§ Data block:
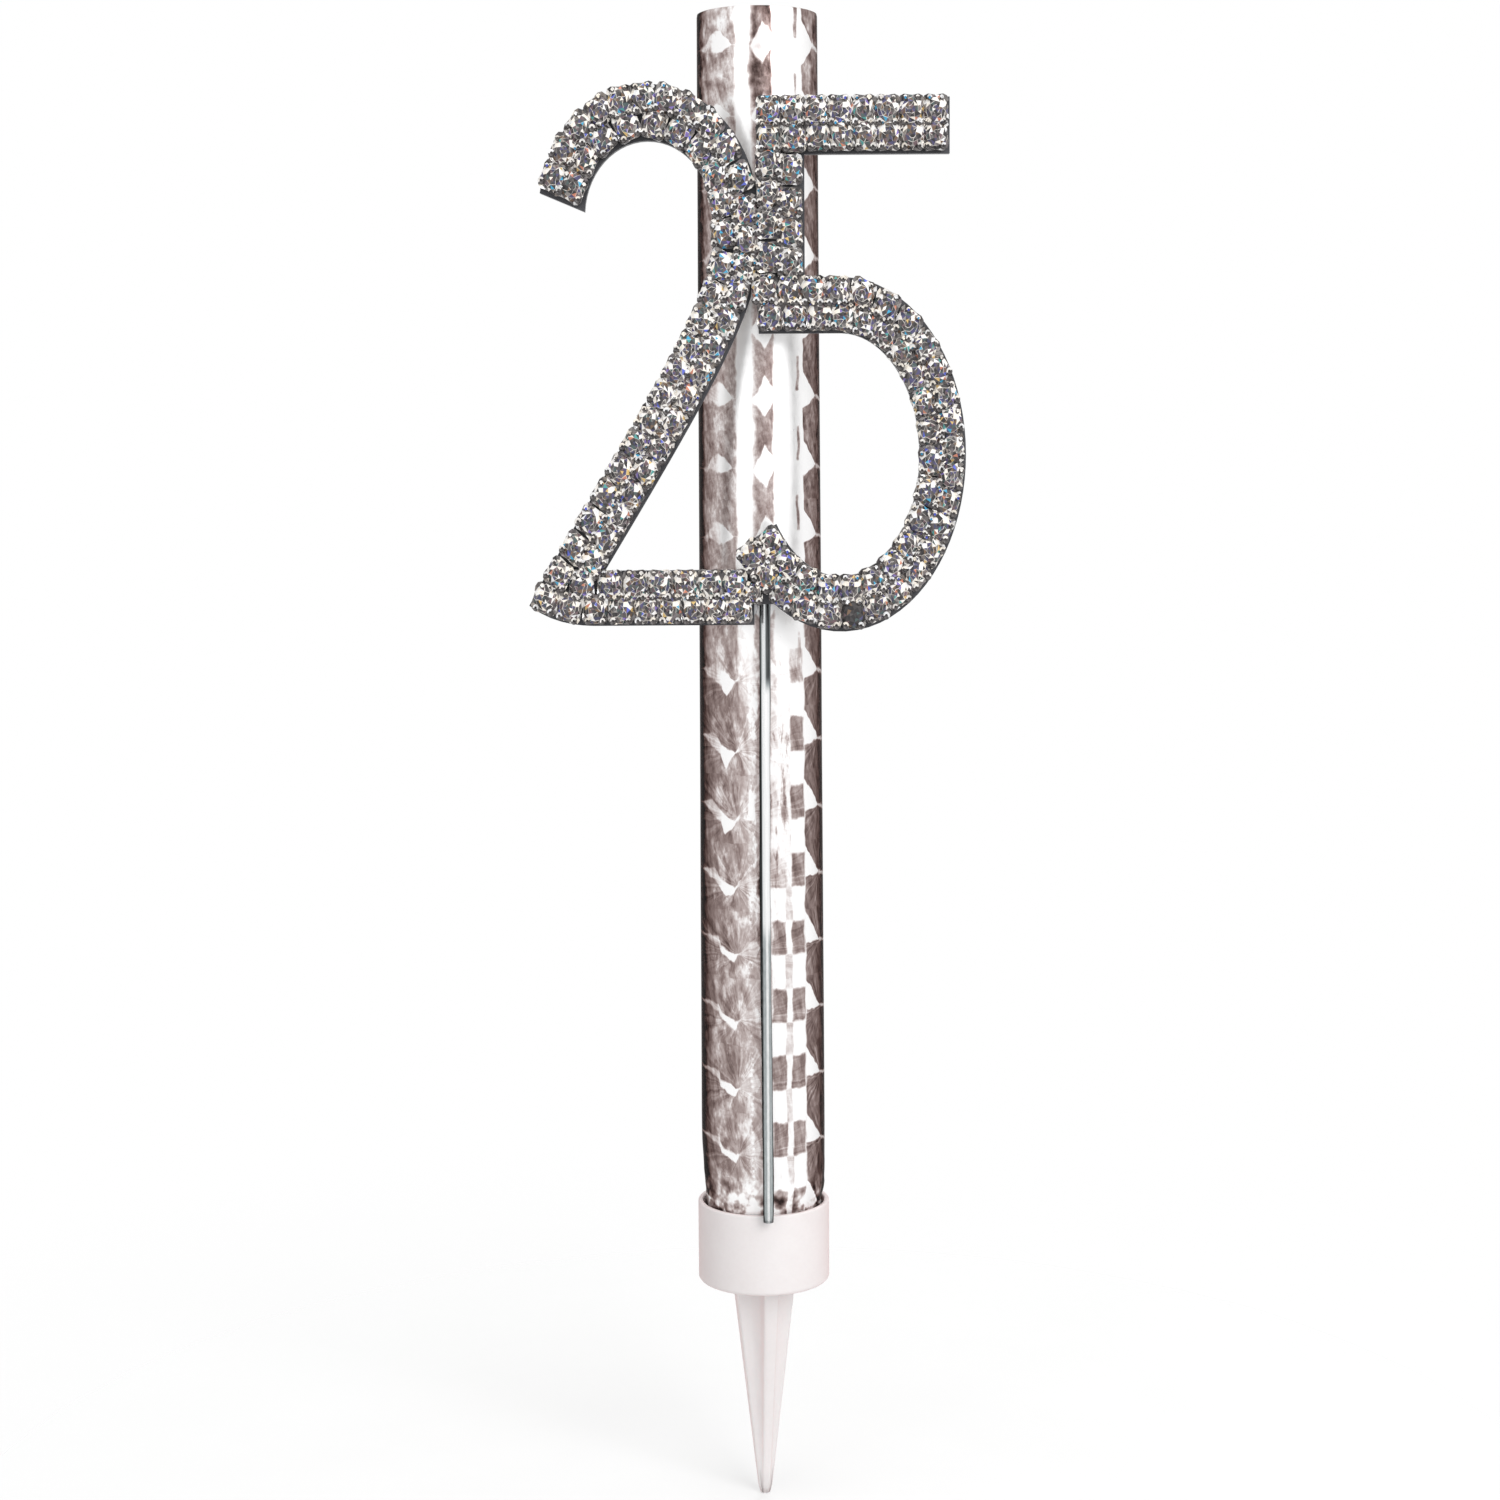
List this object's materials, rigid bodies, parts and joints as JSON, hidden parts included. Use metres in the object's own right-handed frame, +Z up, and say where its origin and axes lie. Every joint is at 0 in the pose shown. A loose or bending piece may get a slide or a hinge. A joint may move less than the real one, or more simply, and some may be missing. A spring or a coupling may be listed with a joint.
{
  "type": "cake fountain sparkler",
  "caption": "Foil-wrapped cake fountain standing in a white plastic cup with a cross-shaped cake spike, with a rhinestone number on a wire stem glued to its front.",
  "frame": {"origin": "centre of the cup's underside, where the cake's top surface is", "axes": "+Z up along the fountain tube; the number faces -Y and reads from left to right along +X"},
  "size_m": [0.0423, 0.0174, 0.1497],
  "materials": {
    "cup_plastic": "satin",
    "tube_paper": "matte",
    "foil": "polished",
    "clay": "matte",
    "charge": "matte",
    "primer": "matte",
    "disc_paper": "matte",
    "wick": "matte",
    "plate_metal": "satin",
    "stem_wire": "polished",
    "solder": "satin",
    "glue": "gloss",
    "stones": "polished"
  },
  "bodies": {
    "holder": {"holder": "cup_plastic"},
    "fountain": {"paper_tube": "tube_paper", "foil_wrap": "foil", "base_plug": "clay", "charge": "charge", "primer": "primer", "top_disc": "disc_paper", "fuse_root": "wick", "number_plate": "plate_metal", "pick_stem": "stem_wire", "stem_solder": "solder", "upper_glue_pad": "glue", "lower_glue_pad": "glue", "five_bar_upper_stones": "stones", "five_bar_lower_stones": "stones", "five_bowl_outer_stones": "stones", "five_bowl_inner_stones": "stones", "five_neck_right_stones": "stones", "five_neck_left_stones": "stones", "two_arc_outer_stones": "stones", "two_arc_inner_stones": "stones", "two_base_lower_stones": "stones", "two_base_upper_stones": "stones", "two_diagonal_right_stones": "stones", "two_diagonal_left_stones": "stones"},
    "fuse": {"fuse_tip": "wick"}
  },
  "joints": [
    {"name": "fountain_pull", "type": "slide", "parent": "holder", "child": "fountain", "axis": [0, 0, 1], "range_m": [0, 0.01]},
    {"name": "fuse_lift", "type": "hinge", "parent": "fountain", "child": "fuse", "pos_m": [-0.0026, 0, 0.1229], "axis": [0, -1, 0], "range_deg": [0, 90]}
  ]
}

§ Stated task: Each line of the listing should be copied exactly.

§ Answer to the task:
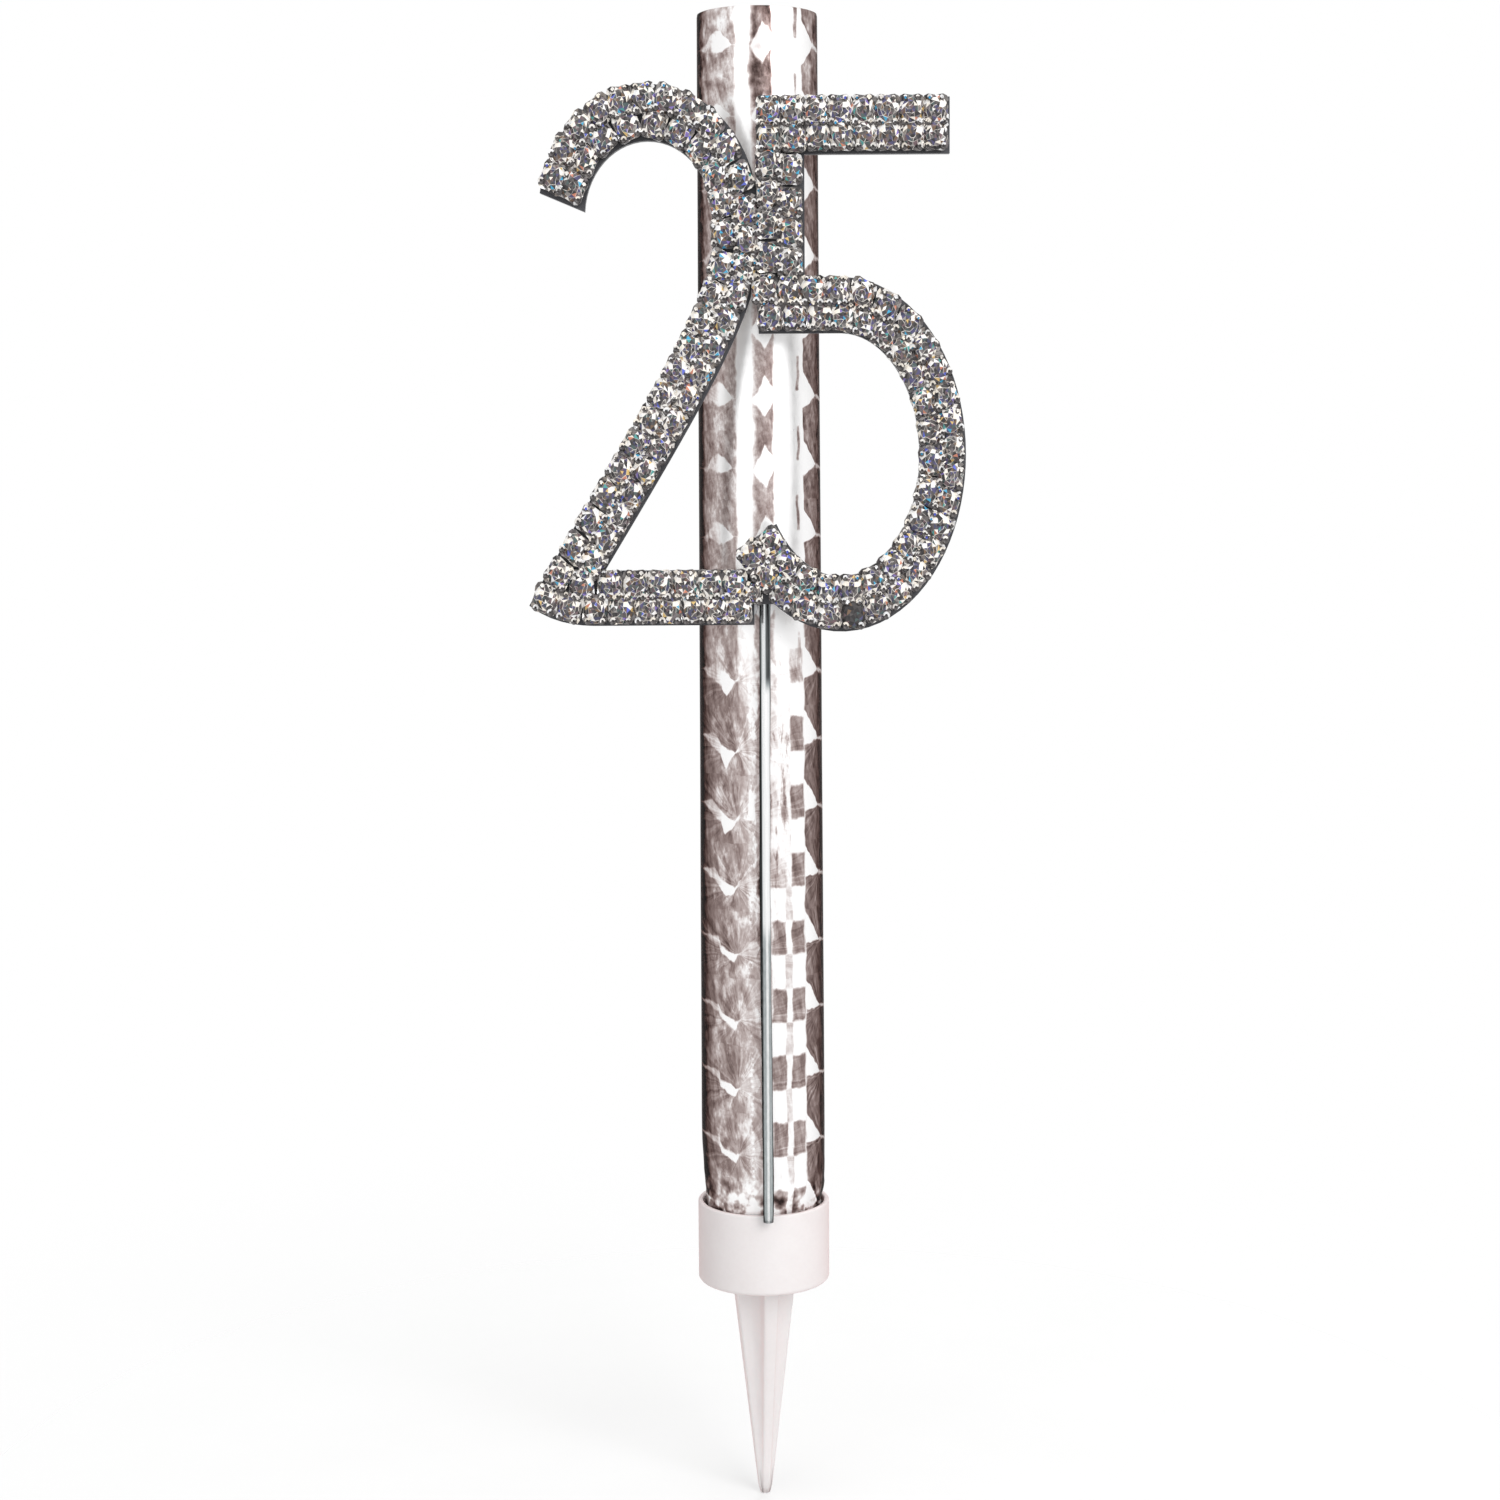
List this object's materials, rigid bodies, parts and joints as JSON, hidden parts included. Use metres in the object's own right-handed frame, +Z up, and say where its origin and axes lie. Every joint is at 0 in the pose shown. A loose or bending piece may get a slide or a hinge. A joint may move less than the real one, or more simply, and some may be missing. A spring or a coupling may be listed with a joint.
{
  "type": "cake fountain sparkler",
  "caption": "Foil-wrapped cake fountain standing in a white plastic cup with a cross-shaped cake spike, with a rhinestone number on a wire stem glued to its front.",
  "frame": {"origin": "centre of the cup's underside, where the cake's top surface is", "axes": "+Z up along the fountain tube; the number faces -Y and reads from left to right along +X"},
  "size_m": [0.0423, 0.0174, 0.1497],
  "materials": {
    "cup_plastic": "satin",
    "tube_paper": "matte",
    "foil": "polished",
    "clay": "matte",
    "charge": "matte",
    "primer": "matte",
    "disc_paper": "matte",
    "wick": "matte",
    "plate_metal": "satin",
    "stem_wire": "polished",
    "solder": "satin",
    "glue": "gloss",
    "stones": "polished"
  },
  "bodies": {
    "holder": {"holder": "cup_plastic"},
    "fountain": {"paper_tube": "tube_paper", "foil_wrap": "foil", "base_plug": "clay", "charge": "charge", "primer": "primer", "top_disc": "disc_paper", "fuse_root": "wick", "number_plate": "plate_metal", "pick_stem": "stem_wire", "stem_solder": "solder", "upper_glue_pad": "glue", "lower_glue_pad": "glue", "five_bar_upper_stones": "stones", "five_bar_lower_stones": "stones", "five_bowl_outer_stones": "stones", "five_bowl_inner_stones": "stones", "five_neck_right_stones": "stones", "five_neck_left_stones": "stones", "two_arc_outer_stones": "stones", "two_arc_inner_stones": "stones", "two_base_lower_stones": "stones", "two_base_upper_stones": "stones", "two_diagonal_right_stones": "stones", "two_diagonal_left_stones": "stones"},
    "fuse": {"fuse_tip": "wick"}
  },
  "joints": [
    {"name": "fountain_pull", "type": "slide", "parent": "holder", "child": "fountain", "axis": [0, 0, 1], "range_m": [0, 0.01]},
    {"name": "fuse_lift", "type": "hinge", "parent": "fountain", "child": "fuse", "pos_m": [-0.0026, 0, 0.1229], "axis": [0, -1, 0], "range_deg": [0, 90]}
  ]
}